AIM OF THE TASK:
Pull every "follow" line out of the data below.

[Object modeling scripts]
********************

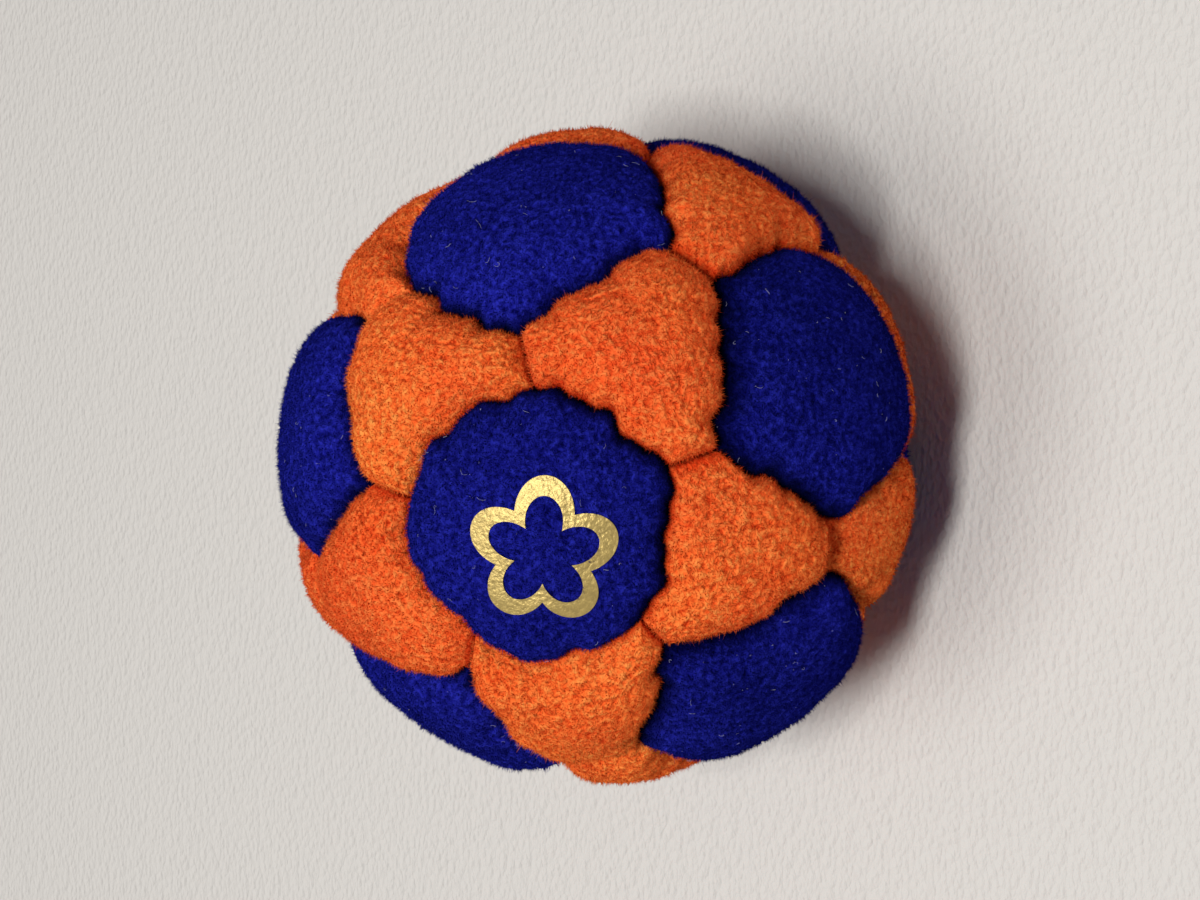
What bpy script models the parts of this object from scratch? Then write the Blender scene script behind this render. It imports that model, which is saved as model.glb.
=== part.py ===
"""A 32-panel footbag: twelve blue and twenty orange suede panels, sewn edge to edge round a fill
of loose pellets, with a gold foil mark on one blue panel. Metres, +Z up. It rests on the XY plane,
with the middle of its outline over the origin, and its near side faces -Y.

The panels follow a truncated icosahedron that is cut deep: each blue pentagon lies over a corner of
the icosahedron and each orange hexagon over a face. A corner where three panels meet is named by a
pair of blue panels (i, j): it is the one beside blue panel i, on the side of blue panel j.
"""

import math
import random
from itertools import combinations

import bmesh
import bpy
from mathutils import Euler, Matrix, Vector

# Sizes of the whole bag, in metres
CROWN_RADIUS = 0.0280  # from the middle of the bag to the crown of a panel
SEAM_DEPTH = 0.0020  # from a crown down to a seam
SHOULDER_WIDTH = 0.0056  # from a seam to where its panel reaches the crown
SEAM_BOW = 0.0008  # how far a long seam bows out of its blue panel at its middle
REST_DEPTH = 0.0012  # how far the underside is pressed in where it rests
CLEARANCE = 0.0003  # between pieces that touch

# Sizes of the pieces, in metres
SUEDE_THICKNESS = 0.0009
SEAM_ALLOWANCE = 0.0016  # the turned-in edge of a panel, below the seam
THREAD_DIAMETER = 0.0004
THREAD_LEAD = 0.0008  # from a corner to where the thread leaves the long seam
MARK_RADIUS = 0.0062  # to the tips of the petals
PETAL_DEPTH = 0.0022  # from the tips in to the notches between the petals
MARK_STROKE = 0.0016
MARK_DROP = 0.0013  # from the middle of its panel to the mark's, downwards
MARK_ASIDE = 0.0009  # and towards +X
FOIL_THICKNESS = 0.0003

# Hand-made unevenness, in metres
CORNER_DRIFT = 0.0004
CROWN_DRIFT = 0.0002
UNEVENNESS_SEED = 32

# Shares and shape numbers
CORNER_SHARE = 0.43  # of the way from one blue panel's middle to the next one's
SETTLED_SHARE = 0.96  # the bag's height over its width, before the underside is pressed in
RING_SHARES = (0.92, 0.75, 0.45)  # where a panel's rings lie, from its middle out to its edge
INNER_RING_SHARE = 0.55
LONG_SEAM_SHARES = (0.0, 0.25, 0.5, 0.75)
SHORT_SEAM_SHARES = (0.0,)
SHOULDER_POWER = 2.3
CORNER_POWER = 4.0
LEAST_SEAM_SHARE = 0.001  # of the shoulder's width, so that a point on a seam keeps a distance
WELD_SHARE = 0.01  # of the clearance, within which two points of the fill are one
THREAD_SIDES = 4
PETALS = 5
STEPS_PER_PETAL = 8

# How the bag lies, in degrees: turned about X, then about Y, then about Z
LIE_X_DEG = 3.1
LIE_Y_DEG = 5.8
LIE_Z_DEG = 163.2

SHARP_EDGE_DEG = 50.0
GOLDEN_RATIO = (1 + math.sqrt(5)) / 2
SEAM_RADIUS = CROWN_RADIUS - SEAM_DEPTH
FLOOR_LEVEL = REST_DEPTH - CROWN_RADIUS * SETTLED_SHARE
LIE = Euler([math.radians(angle) for angle in (LIE_X_DEG, LIE_Y_DEG, LIE_Z_DEG)]).to_matrix()

COLOURS = {
    "blue_suede": ((0.008, 0.008, 0.150, 1.0), 0.95, 0.0),
    "orange_suede": ((0.780, 0.100, 0.012, 1.0), 0.95, 0.0),
    "thread": ((0.300, 0.030, 0.010, 1.0), 0.80, 0.0),
    "pellets": ((0.700, 0.700, 0.680, 1.0), 0.50, 0.0),
    "gold_foil": ((0.620, 0.470, 0.150, 1.0), 0.35, 1.0),
}


# Where the panels and their seams lie


def blue_middles():
    """The directions of the twelve blue panels, which are an icosahedron's corners."""
    found = []
    for near in (1, -1):
        for far in (GOLDEN_RATIO, -GOLDEN_RATIO):
            for corner in ((0, near, far), (near, far, 0), (far, 0, near)):
                found.append(LIE @ Vector(corner).normalized())
    return found


def neighbours_of(blues, i):
    """The five blue panels next to panel i, in anticlockwise order seen from outside."""
    middle = blues[i]
    across = middle.orthogonal().normalized()
    up = middle.cross(across)
    near = [j for j in range(len(blues)) if j != i and blues[j].dot(middle) > 0]
    return sorted(near, key=lambda j: math.atan2(blues[j].dot(up), blues[j].dot(across)))


def seam_corners(blues, chance):
    """The sixty directions where three panels meet, each a little off its even place."""
    corners = {}
    for i, middle in enumerate(blues):
        for j in neighbours_of(blues, i):
            even = middle.lerp(blues[j], CORNER_SHARE).normalized()
            drift = Vector([chance.uniform(-1, 1) for _ in even]) * (CORNER_DRIFT / SEAM_RADIUS)
            corners[i, j] = (even + drift).normalized()
    return corners


def seam_points(blues, corners, start, end):
    """The directions along one seam, from its first corner up to its last, which is left out.
    A long seam has one blue panel's corners at both ends, and bows away from that panel."""
    is_long = start[0] == end[0]
    points = []
    for share in LONG_SEAM_SHARES if is_long else SHORT_SEAM_SHARES:
        point = corners[start].slerp(corners[end], share)
        if is_long:
            point += away_from(blues[start[0]], point) * seam_bow(share)
        points.append(point.normalized())
    return points


def seam_bow(share):
    """The angle by which a long seam has bowed at this share of its length."""
    return SEAM_BOW / SEAM_RADIUS * (1 - (2 * share - 1) ** 2)


def away_from(middle, direction):
    return (direction - middle * direction.dot(middle)).normalized()


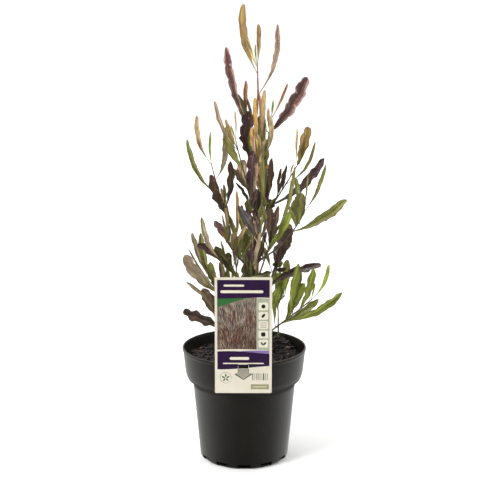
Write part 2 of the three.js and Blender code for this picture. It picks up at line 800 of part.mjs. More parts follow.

********************

RESPONSE TO THIS TASK:
The panels follow a truncated icosahedron that is cut deep: each blue pentagon lies over a corner of
Write part 2 of the three.js and Blender code for this picture. It picks up at line 800 of part.mjs. More parts follow.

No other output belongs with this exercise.